New modeling methods for complex outcomes, such as non-persistent chemicals, outpace methods for power analysis. Better methods for modeling non-persistent chemicals are continually appearing in the field of environmental science. Each new method presents a new challenge for power analysis. Currently, power analysis tools are not available for techniques including Bayesian kernel machine regression, lasso regression, or weighted quantile sum regression.

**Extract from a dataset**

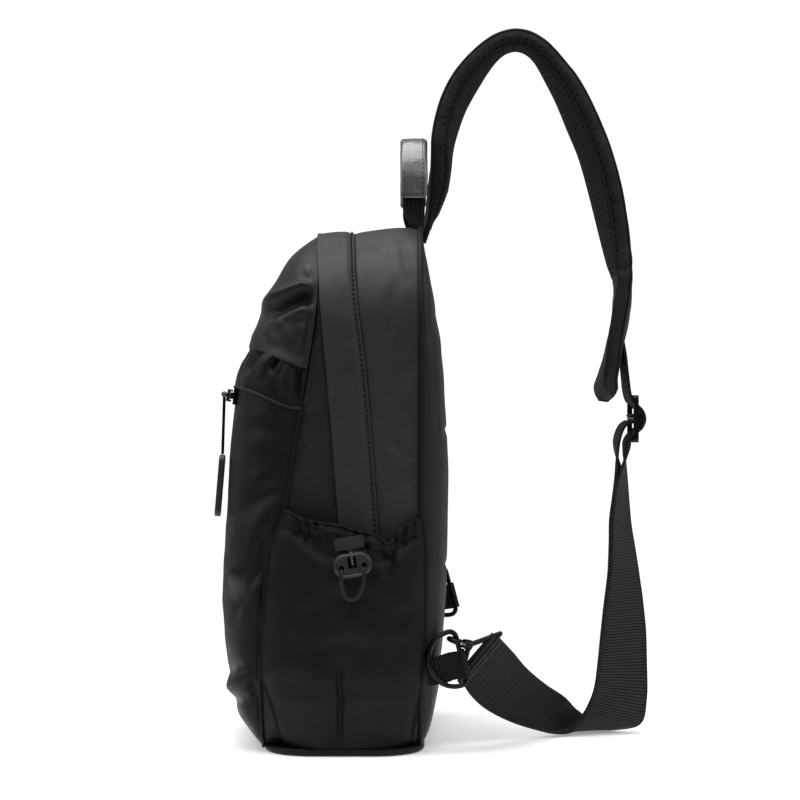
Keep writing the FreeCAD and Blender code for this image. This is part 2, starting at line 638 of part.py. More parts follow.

For analytic approaches which have no power and sample size methodology, simulation is a common approach for aligning the power analysis with the planned analysis. Custom simulations require custom-built code, which is complicated to write, and difficult to check. For validation, simulations must undergo unit and overall testing. Achieving software industry standards for correctness is expensive in terms of time, effort and skill. To meet scientific research standards for transparency, one must post the code as open source so that others may check it.

Conclusion

All investigators have an ethical responsibility to appropriately power environmental health sciences research. Although there are many unknowns, a consistent approach to power analysis allows researchers to select sample sizes as accurately as possible. A strong power analysis approach includes clearly defining a testable hypothesis, defining complementary methods for modeling and power analysis, obtaining power analysis inputs from pilot data or published resources, and conducting the power analysis with validated software. It is our hope that this tutorial and checklist will assist environmental health scientists in confidently planning and conducting power analyses for longitudinal studies of continuous outcomes.